I tell that story often and remember it more than I tell it. I don't know why I do, for some reason it strikes an internal chord with me. Al Stewart once sang in his song, "Post World War II Blues", "I never met him, so it may seem strange. Don't some people just affect you that way." And that's how it is with me and Aaron Prevatte.
So, every time I see a load haphazardly strapped on, things sliding back and forth untethered each time the brake or accelerator pedal is employed, tangled metal pieces entwined so high, so rusted and so sharp, no one wants to touch them, let alone tie a canvas sheeting over them, and people trying to maintain their footing to steady an awkward upright entertainment system...I think of how easy it would have been to take the extra time to have tied it down right. Sure, it might take you longer than you planned...you're tired and you want to get home as soon as possible, especially before it rains. But that driver in the other car wants to get home as soon as possible, too. NOTHING gives you the right to do a shoddy job and risk ANYONE'S life because you just couldn't bother taking the extra time to do it right.
And if you feel compelled to do this and I see you on the road or highway...I will call 9-1-1 on you. I've done it before - I'll do it again. It's just not a chance I'm willing to take. I couldn't live with the fact of finding out I could have possibly prevented an accident and didn't call. Hopefully I've made a difference...hopefully someone who reads this will choose to make a difference, too...whether by calling the police or tying their load down better, or by not trying to wing it with holding that mattress down with their hands alone.
If that mattress flies off and maims or kills someone, trust me, you're NEVER going to get ONE good night's sleep on it...probably not for the rest of your life.
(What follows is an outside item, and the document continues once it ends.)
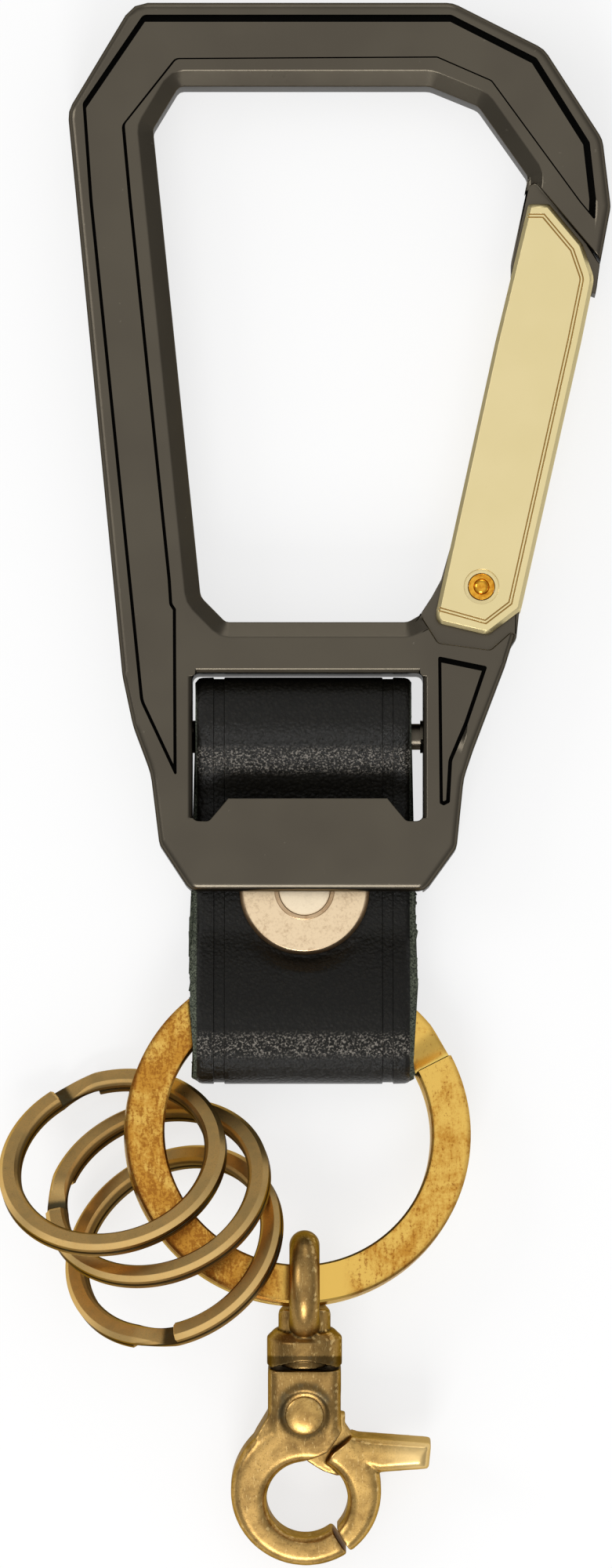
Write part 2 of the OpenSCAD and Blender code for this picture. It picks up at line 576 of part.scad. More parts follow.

No matter how many times you buy a new one and have it delivered properly and safely...you still won't be able to get rid of those recurring dreams.
Is that really a risk you are willing to take?
Vehicle-related road debris (VRRD) accidents are typically totally avoidable...and they are responsible for a fair share of accidents and deaths each and every year.
The "AAA Foundation for Traffic Safety" breaks down Alabama's facts regarding VRRD on Page 42: http://www.aaafoundation.org/pdf/vrrd.pdf . "Triple A's site can be found here: http://www.aaafoundation.org/home/
This blog was inspired by the unfortunate accident which befell Aaron Prevatte and is dedicated to his memory and to the memory of many others who also lost their lives by individuals who took shortcuts, used inferior materials to secure their loads, or who really shouldn't have been driving with loads the way they did...be it rain, snow, too fast, bad brakes, etc.
If we choose now to remember in vain...these memories will only continue to grow in numbers. If we choose now to remember with actions and words...perhaps one day there will be only distant memories.